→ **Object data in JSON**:
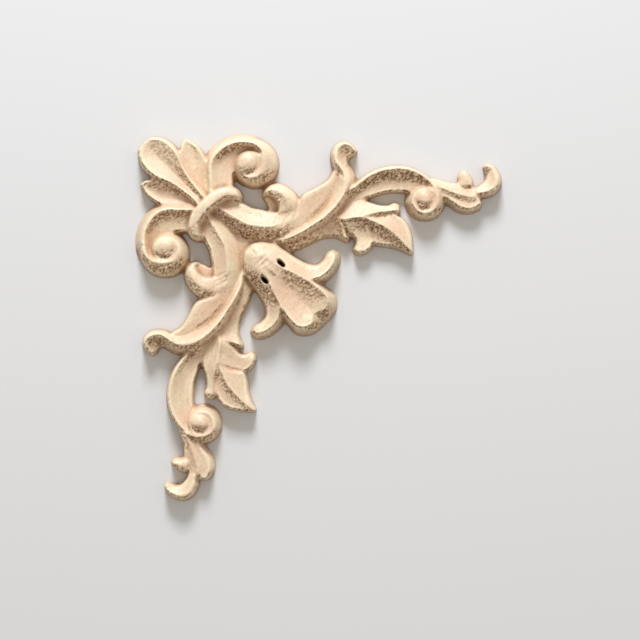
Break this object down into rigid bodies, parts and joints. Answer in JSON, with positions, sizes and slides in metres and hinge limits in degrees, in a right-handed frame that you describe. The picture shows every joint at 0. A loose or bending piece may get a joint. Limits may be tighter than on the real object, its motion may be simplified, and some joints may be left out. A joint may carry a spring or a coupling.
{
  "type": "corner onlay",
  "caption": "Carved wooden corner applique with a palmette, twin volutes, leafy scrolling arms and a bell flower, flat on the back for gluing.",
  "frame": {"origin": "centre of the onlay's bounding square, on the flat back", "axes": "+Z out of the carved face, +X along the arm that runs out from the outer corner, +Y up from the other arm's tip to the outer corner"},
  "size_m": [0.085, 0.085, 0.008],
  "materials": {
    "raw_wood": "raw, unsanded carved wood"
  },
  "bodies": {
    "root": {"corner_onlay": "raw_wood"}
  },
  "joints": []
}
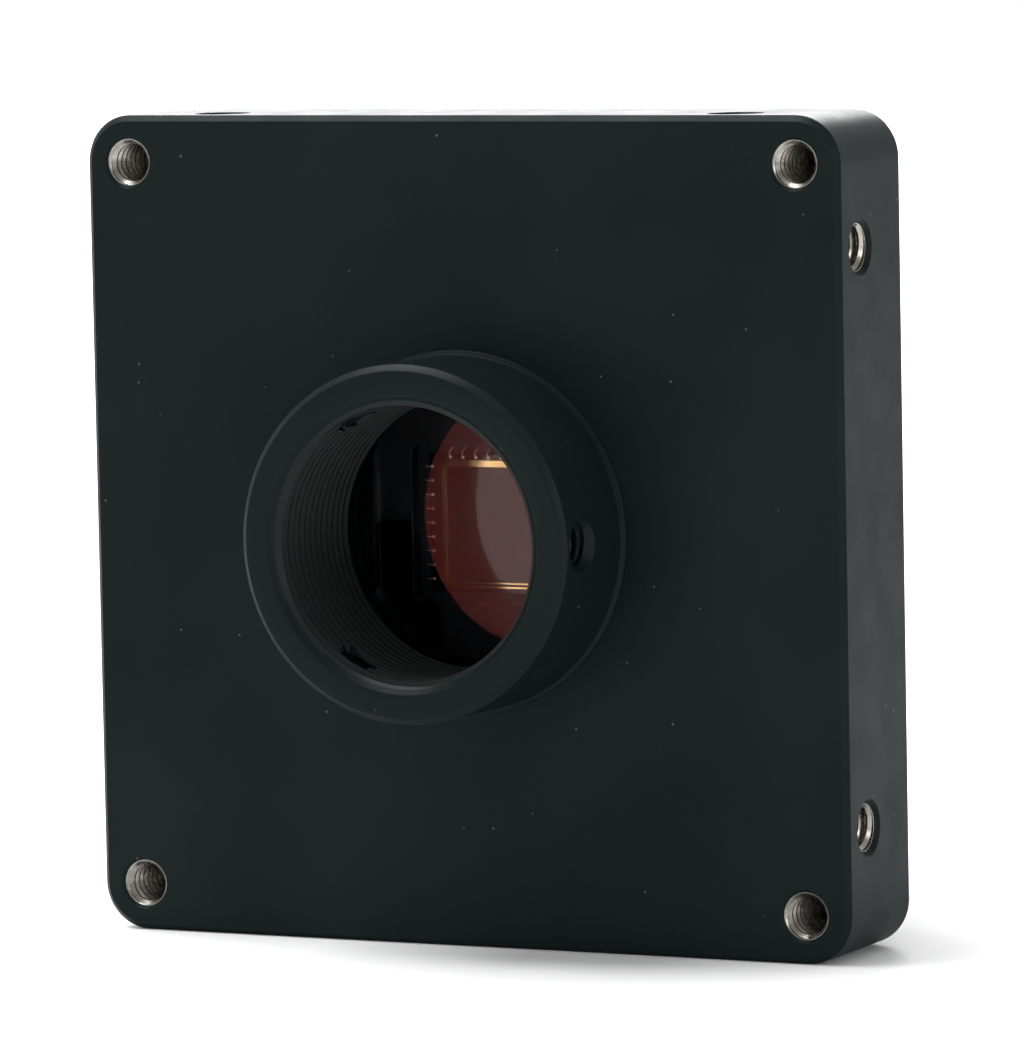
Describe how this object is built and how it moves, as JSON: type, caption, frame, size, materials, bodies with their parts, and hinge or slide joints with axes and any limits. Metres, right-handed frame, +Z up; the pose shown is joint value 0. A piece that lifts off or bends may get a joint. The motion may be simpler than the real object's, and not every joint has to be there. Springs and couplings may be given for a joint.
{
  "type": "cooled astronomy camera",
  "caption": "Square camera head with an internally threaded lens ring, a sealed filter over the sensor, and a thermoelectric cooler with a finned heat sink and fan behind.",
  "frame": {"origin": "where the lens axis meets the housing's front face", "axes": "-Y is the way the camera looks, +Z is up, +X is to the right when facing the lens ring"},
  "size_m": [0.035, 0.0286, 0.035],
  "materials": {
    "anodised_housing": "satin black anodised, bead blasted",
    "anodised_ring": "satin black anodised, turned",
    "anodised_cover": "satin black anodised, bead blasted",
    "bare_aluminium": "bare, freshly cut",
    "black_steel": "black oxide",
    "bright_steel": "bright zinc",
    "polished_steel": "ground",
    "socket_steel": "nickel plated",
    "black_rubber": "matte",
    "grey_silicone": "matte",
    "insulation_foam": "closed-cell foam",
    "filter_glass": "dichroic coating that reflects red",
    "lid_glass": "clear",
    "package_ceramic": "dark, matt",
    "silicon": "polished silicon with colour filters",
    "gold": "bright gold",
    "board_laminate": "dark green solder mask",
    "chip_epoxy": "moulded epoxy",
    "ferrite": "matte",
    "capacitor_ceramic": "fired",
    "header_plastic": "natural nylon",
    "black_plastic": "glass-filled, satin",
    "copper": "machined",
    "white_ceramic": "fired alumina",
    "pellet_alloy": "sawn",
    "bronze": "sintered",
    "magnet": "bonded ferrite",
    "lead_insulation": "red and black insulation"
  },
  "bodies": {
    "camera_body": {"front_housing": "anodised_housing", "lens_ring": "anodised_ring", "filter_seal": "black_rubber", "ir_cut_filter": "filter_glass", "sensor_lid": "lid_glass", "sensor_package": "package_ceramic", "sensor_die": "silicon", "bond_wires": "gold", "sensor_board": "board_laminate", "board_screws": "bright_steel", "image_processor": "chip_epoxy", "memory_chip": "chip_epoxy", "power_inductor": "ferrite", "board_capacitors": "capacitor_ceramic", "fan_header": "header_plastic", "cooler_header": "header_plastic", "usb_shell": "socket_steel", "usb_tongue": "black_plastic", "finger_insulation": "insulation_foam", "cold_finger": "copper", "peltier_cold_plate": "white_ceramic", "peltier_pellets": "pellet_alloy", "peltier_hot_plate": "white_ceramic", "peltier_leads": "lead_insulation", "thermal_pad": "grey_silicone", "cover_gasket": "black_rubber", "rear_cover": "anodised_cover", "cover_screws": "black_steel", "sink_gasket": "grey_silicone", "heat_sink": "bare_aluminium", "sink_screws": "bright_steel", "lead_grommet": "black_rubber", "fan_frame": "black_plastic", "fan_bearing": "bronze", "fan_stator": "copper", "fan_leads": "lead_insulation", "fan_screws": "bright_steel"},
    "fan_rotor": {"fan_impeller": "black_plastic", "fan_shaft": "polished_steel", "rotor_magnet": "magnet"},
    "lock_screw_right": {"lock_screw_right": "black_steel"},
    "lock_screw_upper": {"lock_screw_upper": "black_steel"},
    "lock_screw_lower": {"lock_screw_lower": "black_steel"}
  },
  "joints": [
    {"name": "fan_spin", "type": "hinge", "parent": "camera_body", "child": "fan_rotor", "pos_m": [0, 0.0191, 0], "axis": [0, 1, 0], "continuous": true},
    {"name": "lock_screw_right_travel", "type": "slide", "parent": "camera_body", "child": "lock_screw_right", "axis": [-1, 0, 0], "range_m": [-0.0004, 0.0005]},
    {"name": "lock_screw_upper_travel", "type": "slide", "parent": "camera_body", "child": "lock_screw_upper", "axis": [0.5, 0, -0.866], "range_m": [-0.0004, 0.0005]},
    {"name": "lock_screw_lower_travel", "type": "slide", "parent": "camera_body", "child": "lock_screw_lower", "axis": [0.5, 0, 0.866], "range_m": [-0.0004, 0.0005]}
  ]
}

* * *

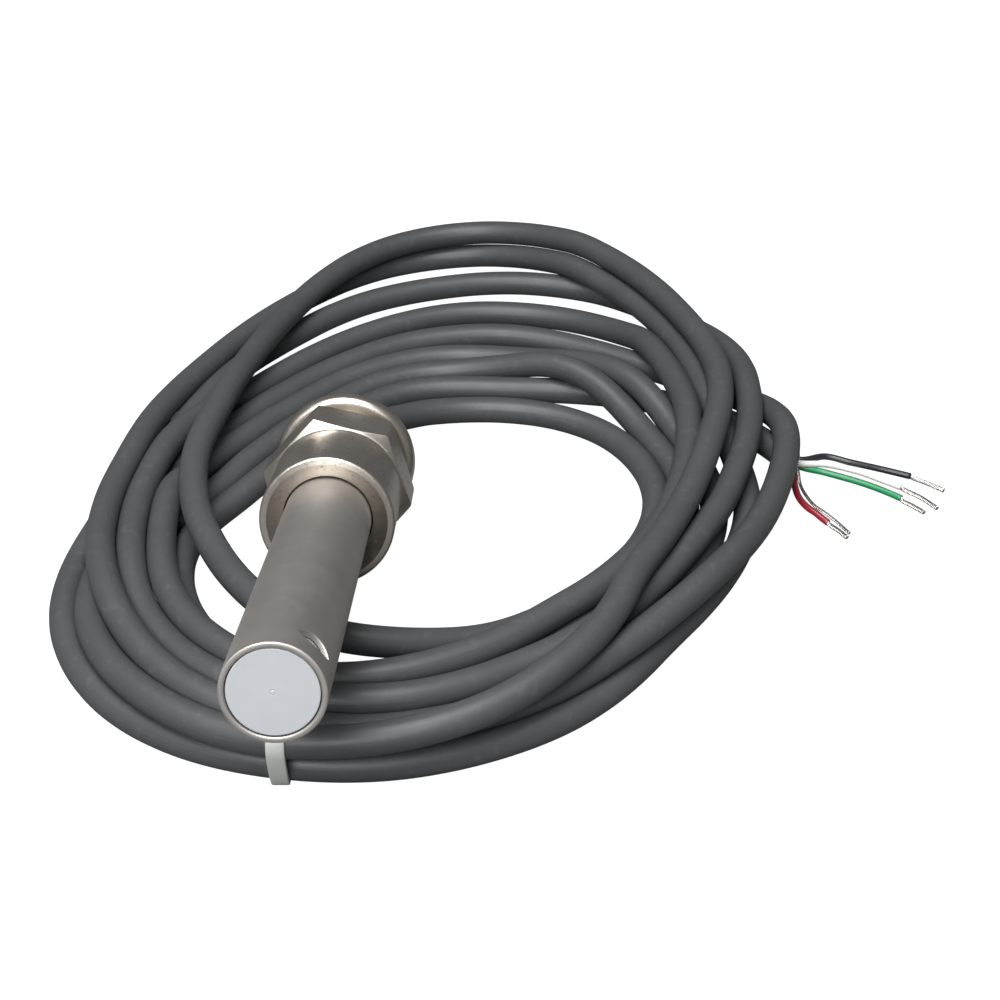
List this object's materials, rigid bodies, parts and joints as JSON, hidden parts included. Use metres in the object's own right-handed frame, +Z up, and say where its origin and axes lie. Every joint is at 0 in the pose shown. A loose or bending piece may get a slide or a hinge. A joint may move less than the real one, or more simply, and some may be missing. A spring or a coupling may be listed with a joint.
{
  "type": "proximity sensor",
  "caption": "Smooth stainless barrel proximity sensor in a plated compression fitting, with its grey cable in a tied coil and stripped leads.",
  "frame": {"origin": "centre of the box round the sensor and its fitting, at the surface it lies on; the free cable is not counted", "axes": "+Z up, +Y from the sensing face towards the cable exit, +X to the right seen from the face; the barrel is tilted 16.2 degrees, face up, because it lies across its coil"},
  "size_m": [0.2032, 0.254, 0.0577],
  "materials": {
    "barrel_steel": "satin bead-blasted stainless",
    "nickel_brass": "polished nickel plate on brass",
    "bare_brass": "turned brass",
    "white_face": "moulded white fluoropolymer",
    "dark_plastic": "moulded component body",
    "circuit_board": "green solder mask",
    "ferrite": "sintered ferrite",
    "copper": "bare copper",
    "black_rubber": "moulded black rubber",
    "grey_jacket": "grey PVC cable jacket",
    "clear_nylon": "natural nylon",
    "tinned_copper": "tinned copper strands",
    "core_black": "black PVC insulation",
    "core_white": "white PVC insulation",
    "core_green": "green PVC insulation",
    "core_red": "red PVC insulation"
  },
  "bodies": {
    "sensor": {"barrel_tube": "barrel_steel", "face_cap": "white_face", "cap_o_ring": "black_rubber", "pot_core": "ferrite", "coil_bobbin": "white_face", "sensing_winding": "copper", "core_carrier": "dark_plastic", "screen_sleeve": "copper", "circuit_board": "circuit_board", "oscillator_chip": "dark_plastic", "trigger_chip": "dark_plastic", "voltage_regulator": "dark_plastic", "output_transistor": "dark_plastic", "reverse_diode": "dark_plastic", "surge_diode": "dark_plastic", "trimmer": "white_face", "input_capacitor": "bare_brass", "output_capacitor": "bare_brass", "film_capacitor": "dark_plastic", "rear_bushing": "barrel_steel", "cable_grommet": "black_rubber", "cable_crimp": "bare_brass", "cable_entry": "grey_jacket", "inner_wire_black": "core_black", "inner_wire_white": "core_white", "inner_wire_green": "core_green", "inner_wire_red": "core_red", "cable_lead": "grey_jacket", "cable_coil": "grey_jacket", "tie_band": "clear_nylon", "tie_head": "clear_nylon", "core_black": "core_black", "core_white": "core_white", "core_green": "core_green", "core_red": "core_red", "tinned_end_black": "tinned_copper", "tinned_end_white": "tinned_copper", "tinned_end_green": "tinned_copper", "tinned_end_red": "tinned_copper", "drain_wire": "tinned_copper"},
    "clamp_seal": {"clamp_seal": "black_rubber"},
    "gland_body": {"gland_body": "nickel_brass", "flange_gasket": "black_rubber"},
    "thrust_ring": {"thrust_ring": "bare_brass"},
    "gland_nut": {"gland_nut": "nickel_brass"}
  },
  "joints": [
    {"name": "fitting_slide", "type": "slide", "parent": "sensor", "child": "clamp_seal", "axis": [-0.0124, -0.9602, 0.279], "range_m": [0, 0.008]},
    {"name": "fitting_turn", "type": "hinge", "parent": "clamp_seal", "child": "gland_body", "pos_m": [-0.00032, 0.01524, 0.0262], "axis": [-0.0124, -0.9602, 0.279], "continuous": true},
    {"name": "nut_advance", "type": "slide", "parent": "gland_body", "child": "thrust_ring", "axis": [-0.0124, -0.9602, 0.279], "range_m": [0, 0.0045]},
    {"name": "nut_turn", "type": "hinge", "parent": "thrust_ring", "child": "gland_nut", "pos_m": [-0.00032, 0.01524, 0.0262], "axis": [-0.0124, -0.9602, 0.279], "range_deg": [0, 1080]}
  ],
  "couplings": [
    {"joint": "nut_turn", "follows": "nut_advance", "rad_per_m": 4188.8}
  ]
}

--

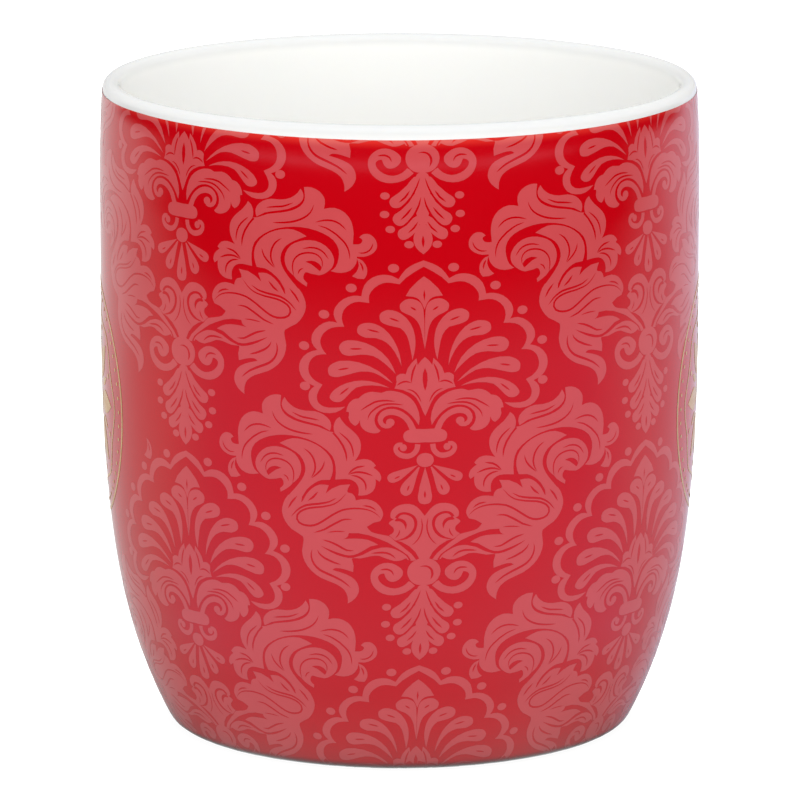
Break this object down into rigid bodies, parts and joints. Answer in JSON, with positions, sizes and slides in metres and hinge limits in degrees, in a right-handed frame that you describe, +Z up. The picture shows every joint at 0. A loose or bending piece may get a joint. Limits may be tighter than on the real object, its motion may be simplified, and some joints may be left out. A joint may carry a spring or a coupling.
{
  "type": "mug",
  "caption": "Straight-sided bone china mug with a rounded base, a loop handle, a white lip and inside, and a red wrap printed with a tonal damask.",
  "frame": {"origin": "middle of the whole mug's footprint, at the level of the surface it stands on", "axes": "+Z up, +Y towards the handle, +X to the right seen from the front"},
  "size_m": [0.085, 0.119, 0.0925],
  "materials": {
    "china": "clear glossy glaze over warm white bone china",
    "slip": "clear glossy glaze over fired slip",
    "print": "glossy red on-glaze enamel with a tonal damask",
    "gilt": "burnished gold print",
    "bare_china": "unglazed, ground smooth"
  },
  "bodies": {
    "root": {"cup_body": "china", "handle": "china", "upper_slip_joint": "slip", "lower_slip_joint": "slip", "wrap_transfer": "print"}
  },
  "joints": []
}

→ **Given instruction**:
Go through the entries above and count the lines containing the word "into"; give only that count.

→ **Written response**:
2